In New York, he picked up some roles but was then hired as a chorister with the San Francisco Opera Company. He sang opera for five years in San Francisco before he realized he missed the team spirit of working with a choir.
That led to the University of California Irvine, where Weiss earned a master of fine arts degree in choral conducting. After his parents sent him an ad from the Sunday Boston Globe, hoping to attract John, Cheryl and Amy back east, he was hired as choir director in a competitive high school program at Norwood High School.
Weiss wanted to pursue his doctorate and teach on the college level, and so he moved on to Tucson, Arizona, and the University of Arizona. He worked in the Ph.D program, taught classes, conducted and sang.
With his doctorate degree of musical arts in choral conducting in hand, Weiss started his college teaching career at the University of South Alabama in Mobile and then moved to Washington State University in Pullman, Bismarck State College in North Dakota, and finally Valley, in 2011.
“I am very proud of the students at Valley. They’re very talented,” Weiss said. “They grasp these concepts (of what goes into a successful performance) and we work diligently on them, for sure. The goal is to have a choir where one piece doesn’t sound like another piece, where they each sound unique, not just the notes but every aspect of it.”
Weiss counts nearly 100 performances with the University Choir and Valley Singers, averaging more than 10 a year. Each requires massive amounts of planning, preparation and rehearsal.
“What I am most proud of is taking the choral program and making it multi-dimensional musically so the students experience many different styles of music, therefore making their education a priority,” he said. “The other thing is the creation of the ‘O Holy Night’ concert that has served to bring the university and the community together in a unique way. The community has warmed to it and looks forward to it every year.”
In 2018, that performance took place at First Baptist Church in Greenwood. It involves spoken-word pieces performed by well-known figures in the community and performances by the University Choir and the Valley Singers.
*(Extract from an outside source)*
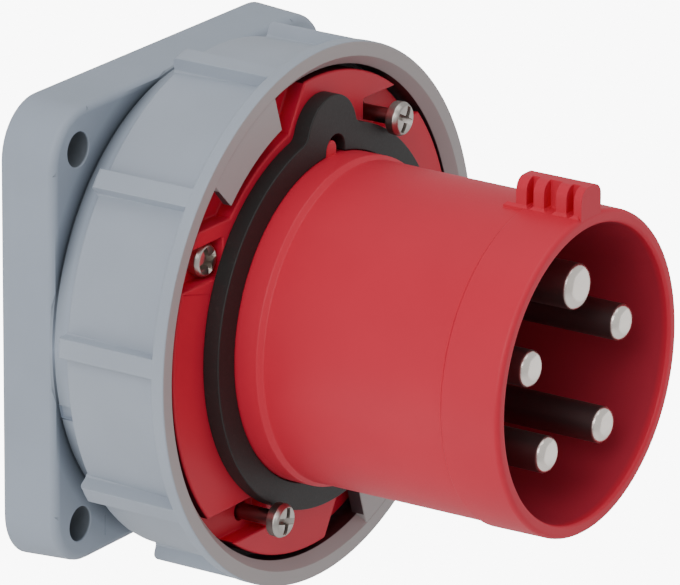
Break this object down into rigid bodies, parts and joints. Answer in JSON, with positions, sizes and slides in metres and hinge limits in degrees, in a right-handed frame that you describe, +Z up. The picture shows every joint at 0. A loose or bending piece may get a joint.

The night drew hundreds of people from across the city, different races and different churches, to come together in appreciation of the beauty of the music presented through the voices of the choir.
“Valley is blessed that the community has church facilities and church leaders who welcome the University Choir and look forward to hosting the choir,” he said.
The former high school choir and choral director said he was surprised to find that music was not a priority in the public or private high schools in Greenwood. He said the only music participation offered to students is marching band, used to support the football team and parades. He said this limits students’ education as well as their exposure to an aspect of culture found in all societies around the world.
Weiss said he feels fortunate to have come to Valley and taught the students there.
“I’m thrilled to have come here. What I found here, which I did not find anywhere else, is that here, within my department, my chair and the faculty, they wanted the choir to be good. They let me do things the way I wanted to do them.
“And I have worked with a fairly consistent, across-the-board level of vocal talent that is just not to be found in many other places,” he said. “This is a singing culture here. It’s partly all the singing in the churches, especially the singing in the black churches.”
Besides the friendships built with students and inside the university, there is an aspect to the performance itself that Weiss said he will miss the most after the last concert.
“One of the blessings of my life as a musician — and it will happen again on Tuesday — there will be moments of transcendence where I believe the audience will be transported by this musical and emotional utterance. It is a beautiful thing to hear. And I will miss that greatly.”